Reversing the regional brain drain will take more than good jobs

High quality, affordable, rental accommodation is needed to break this cycle
Written By:
Nick Pleydell-Bouverie, Knight Frank
4 minutes to read

Graduate retention is an extremely important, but often complex, issue.

A range of economic, social, geographical and employment factors all contribute to whether or not graduates decide to live and work in their university towns post-study. As a result, retention rates vary greatly from city to city across the UK. However, given the huge myriad of benefits university leavers can bring to local economies, as well as their propensity to drive economic growth, retaining this highly-valuable, well-educated and readily-available workforce should be a top priority for all regional university cities and towns.

Students moving from one location to another before and after their studies makes up a large share of domestic migration in the UK. London has historically been a net exporter of students, whilst large regional cities such as Manchester, Leeds and Birmingham are net importers. However, this trend typically reverses upon graduation.

Indeed, we often hear of regional towns and cities experiencing a brain drain of graduates to London. The capital acts as a magnet for recent university leavers looking for graduate jobs – partly thanks to the large number of graduate employment schemes available in the capital. At 70%, London has by far the highest graduate retention rate of any location in the UK.

There are many brilliant initiatives already in place across the rest of the country to help drive regional graduate retention – however often these are predominantly employment-focused. While access to good jobs is a key driver for graduates, there are other critical factors at play too.

One of the most important – and sometimes overlooked – of these factors is adequate housing provision. Students are no longer looking at university courses in isolation – it is also about the city context for that study and the type, quality and availability of housing. The same is true for graduates when they are deciding where to work – while employment is, of course, a factor, the wider social opportunities and living standards are also at play.

Knight Frank’s Student Accommodation Survey 2020, which canvasses the views of more than 70,000 students, indicated that nearly half (47%) of students planned to move directly into a property in the private rented sector following graduation.

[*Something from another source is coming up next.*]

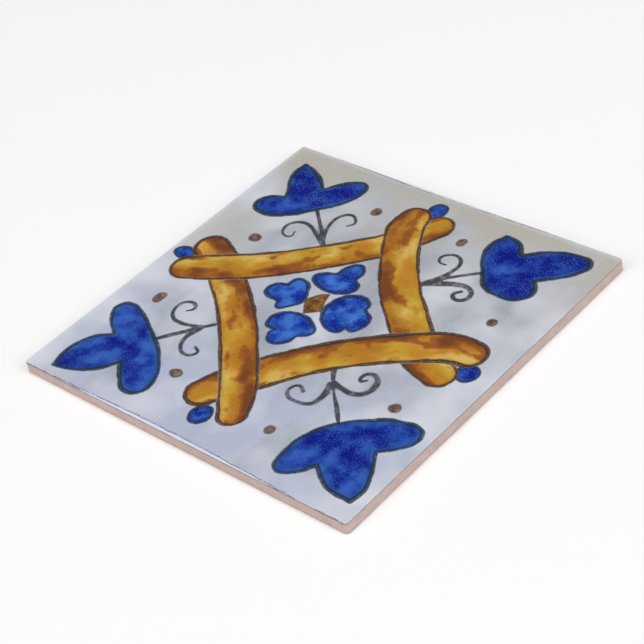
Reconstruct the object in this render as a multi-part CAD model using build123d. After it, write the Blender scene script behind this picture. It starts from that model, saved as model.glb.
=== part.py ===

In London that equates to a rolling demand of around 50,000 graduates looking for accommodation in each graduation year. In regional university cities the numbers are less but still significant – approximately 10,000 in Birmingham, around 6,000 in both Liverpool and Leeds, 5,300 in Bristol, almost 8,000 in Manchester, and over 10,000 in Edinburgh.

Affordability pressures mean that graduates are often sharing the cost of renting in house shares with other graduates and young professionals in increasing numbers across the board. This can lead to issues of excessive strain on housing stock, and often forces graduates into sub-standard accommodation – something which the PBSA sector is looking to address.

After experiencing the benefits of living in professionally managed, service-oriented accommodation that PBSA offers, graduates are now keen to replicate this experience post-study – if only it was more readily available.

Each generation of students is demanding more from their accommodation, and preferences are becoming ever more sophisticated. Second and third year retention in PBSA is also increasing; for example, 78% of returners currently living in PBSA would recommend it to first years.

For most, it is at graduation where their journey in high-quality and purpose-designed rental accommodation ends. However, with the right design, we can extend this trajectory post-study with the delivery of additional and more diverse Build to Rent accommodation. Co-Living is a crucial component of this – given the affordability that this sector can offer.

By providing both the high-quality accommodation that graduates have become accustomed to, along with the right job opportunities, a city will fulfil two of the key the requirements graduates have for remaining in their university cities.

Split between the main university cities of Birmingham, Bristol, Cardiff, Edinburgh, Leeds, Liverpool, Manchester, Newcastle, Nottingham, Sheffield and Southampton were almost 65,000 graduates considering remaining post-study in 2020. This considerable pool is going to be replenished at the end of the 2021 academic year – and every year thereafter. Residential investors and developers have a unique and significant opportunity to access this pool of would-be co-living and BTR renters.

There is a huge untapped opportunity to ramp up the delivery of co-living and BTR accommodation across the UK. If designed and delivered properly, this could be the key to permanently unlocking graduate retention – especially in the North, where university leavers will play a hugely important role in the government’s ongoing levelling-up agenda.